(Records that describe objects)
□ □ □ □
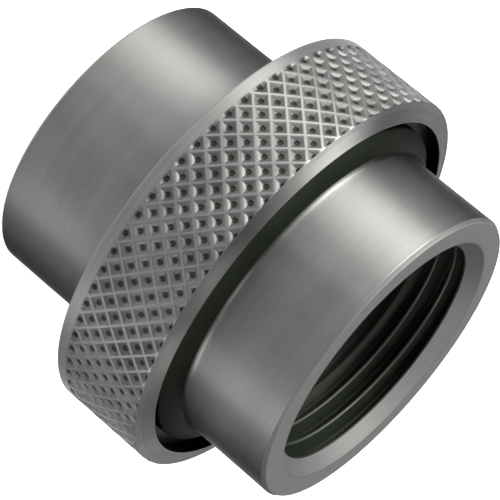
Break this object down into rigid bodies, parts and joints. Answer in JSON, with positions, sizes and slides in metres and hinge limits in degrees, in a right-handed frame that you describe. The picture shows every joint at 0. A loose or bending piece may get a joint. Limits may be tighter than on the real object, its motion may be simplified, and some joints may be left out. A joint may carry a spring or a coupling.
{
  "type": "pipe union",
  "caption": "Threaded pipe union: flanged tail body, knurled hand coupling nut, threaded front body and O-ring face seal.",
  "frame": {"origin": "centre of the tail body's end face, the lowest point of the union standing on its tail", "axes": "+Z along the pipe axis, from the tail body's end face towards the front body's threaded mouth"},
  "size_m": [0.052, 0.052, 0.043],
  "materials": {
    "body_steel": "fine turned satin steel",
    "nut_steel": "satin steel, knurled round the middle",
    "seal_rubber": "matt black nitrile rubber"
  },
  "bodies": {
    "tail": {"tail_body": "body_steel", "seal_ring": "seal_rubber"},
    "nut": {"coupling_nut": "nut_steel"},
    "front": {"threaded_body": "body_steel"}
  },
  "joints": [
    {"name": "nut_unscrew", "type": "hinge", "parent": "tail", "child": "nut", "pos_m": [0, 0, 0.0185], "axis": [0, 0, -1], "range_deg": [0, 720]},
    {"name": "front_lift", "type": "slide", "parent": "tail", "child": "front", "axis": [0, 0, 1], "range_m": [0, 0.004]}
  ],
  "couplings": [
    {"joint": "nut_unscrew", "follows": "front_lift", "rad_per_m": 3141.6}
  ]
}
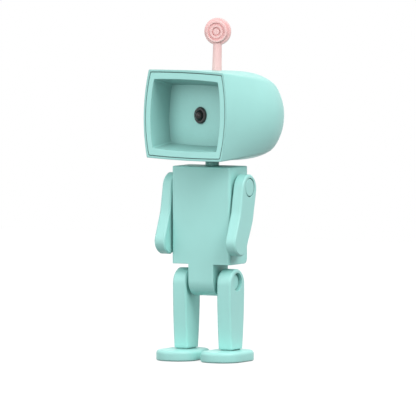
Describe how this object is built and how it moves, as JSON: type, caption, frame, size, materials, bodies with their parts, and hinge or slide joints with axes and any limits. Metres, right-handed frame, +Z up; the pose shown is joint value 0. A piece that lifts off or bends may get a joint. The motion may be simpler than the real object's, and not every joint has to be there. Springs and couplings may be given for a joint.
{
  "type": "robot-shaped night light",
  "caption": "Small robot-shaped battery night light: deep domed lamp head with recessed LED face, push antenna, box torso, swinging arms and legs, rounded feet.",
  "frame": {"origin": "on the ground under the middle of the whole figure in its stored pose", "axes": "+Z up, -Y towards the figure's front, +X to the figure's left. The torso is square to the axes; the head is turned 17.8 degrees to the figure's right and tipped back 1.8 degrees."},
  "size_m": [0.0362, 0.0368, 0.0946],
  "materials": {
    "mint": "smooth satin",
    "face_mint": "smooth satin",
    "pink": "smooth satin",
    "bezel_black": "glossy",
    "led_dark": "clear dark resin",
    "board_green": "solder mask",
    "resistor_beige": "lacquer",
    "switch_black": "moulded",
    "plunger_white": "moulded",
    "tray_grey": "moulded",
    "cell_steel": "nickel plated",
    "spring_steel": "rolled",
    "pin_steel": "turned"
  },
  "bodies": {
    "torso": {"torso_shell": "mint", "torso_back": "mint", "torso_screw_lower": "pin_steel", "torso_screw_upper": "pin_steel", "left_shoulder_pin": "mint", "left_shoulder_clip": "spring_steel", "left_hip_pin": "mint", "right_shoulder_pin": "mint", "right_shoulder_clip": "spring_steel", "right_hip_pin": "mint"},
    "neck": {"neck_post": "mint", "neck_clip": "spring_steel"},
    "head": {"head_shell": "mint", "face_frame": "face_mint", "led_bezel": "bezel_black", "led": "led_dark", "circuit_board": "board_green", "resistor": "resistor_beige", "switch_body": "switch_black", "battery_tray": "tray_grey", "cell_front": "cell_steel", "cell_middle": "cell_steel", "cell_rear": "cell_steel", "contact_front": "spring_steel", "contact_rear": "spring_steel", "neck_pin": "pin_steel"},
    "plunger": {"switch_plunger": "plunger_white"},
    "antenna": {"antenna": "pink", "antenna_clip": "spring_steel"},
    "battery_cap": {"battery_cap": "mint"},
    "left_arm": {"left_arm": "mint"},
    "right_arm": {"right_arm": "mint"},
    "left_leg": {"left_leg": "mint", "left_foot": "mint", "left_foot_screw": "pin_steel"},
    "right_leg": {"right_leg": "mint", "right_foot": "mint", "right_foot_screw": "pin_steel"}
  },
  "joints": [
    {"name": "neck_turn", "type": "hinge", "parent": "torso", "child": "neck", "pos_m": [0.00076, -0.00327, 0.05375], "axis": [0, 0, 1], "range_deg": [-90, 90]},
    {"name": "head_tilt", "type": "hinge", "parent": "neck", "child": "head", "pos_m": [0.00076, -0.00327, 0.05815], "axis": [0.9521, -0.3057, 0], "range_deg": [-3, 6]},
    {"name": "antenna_press", "type": "slide", "parent": "head", "child": "plunger", "axis": [0.0096, 0.0299, 0.9995], "range_m": [-0.0007, 0], "stiffness_N_per_m": 600, "springref_m": 0.001},
    {"name": "antenna_turn", "type": "hinge", "parent": "plunger", "child": "antenna", "pos_m": [0.00131, -0.00157, 0.08006], "axis": [0.0096, 0.0299, 0.9995], "continuous": true},
    {"name": "battery_cap_turn", "type": "hinge", "parent": "head", "child": "battery_cap", "pos_m": [0.00672, 0.01528, 0.06704], "axis": [0.3055, 0.9517, -0.0314], "range_deg": [0, 60]},
    {"name": "left_shoulder_swing", "type": "hinge", "parent": "torso", "child": "left_arm", "pos_m": [0.01186, -0.00492, 0.04805], "axis": [1, 0, 0], "range_deg": [-80, 90]},
    {"name": "right_shoulder_swing", "type": "hinge", "parent": "torso", "child": "right_arm", "pos_m": [-0.01034, -0.00492, 0.04805], "axis": [1, 0, 0], "range_deg": [-80, 90]},
    {"name": "left_hip_swing", "type": "hinge", "parent": "torso", "child": "left_leg", "pos_m": [0.00771, -0.00542, 0.02185], "axis": [1, 0, 0], "range_deg": [-90, 90]},
    {"name": "right_hip_swing", "type": "hinge", "parent": "torso", "child": "right_leg", "pos_m": [-0.00619, -0.00542, 0.02185], "axis": [1, 0, 0], "range_deg": [-90, 90]}
  ]
}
□ □ □ □
Scan the material above. Return every line containing the string "this".

Break this object down into rigid bodies, parts and joints. Answer in JSON, with positions, sizes and slides in metres and hinge limits in degrees, in a right-handed frame that you describe. The picture shows every joint at 0. A loose or bending piece may get a joint. Limits may be tighter than on the real object, its motion may be simplified, and some joints may be left out. A joint may carry a spring or a coupling.
Describe how this object is built and how it moves, as JSON: type, caption, frame, size, materials, bodies with their parts, and hinge or slide joints with axes and any limits. Metres, right-handed frame, +Z up; the pose shown is joint value 0. A piece that lifts off or bends may get a joint. The motion may be simpler than the real object's, and not every joint has to be there. Springs and couplings may be given for a joint.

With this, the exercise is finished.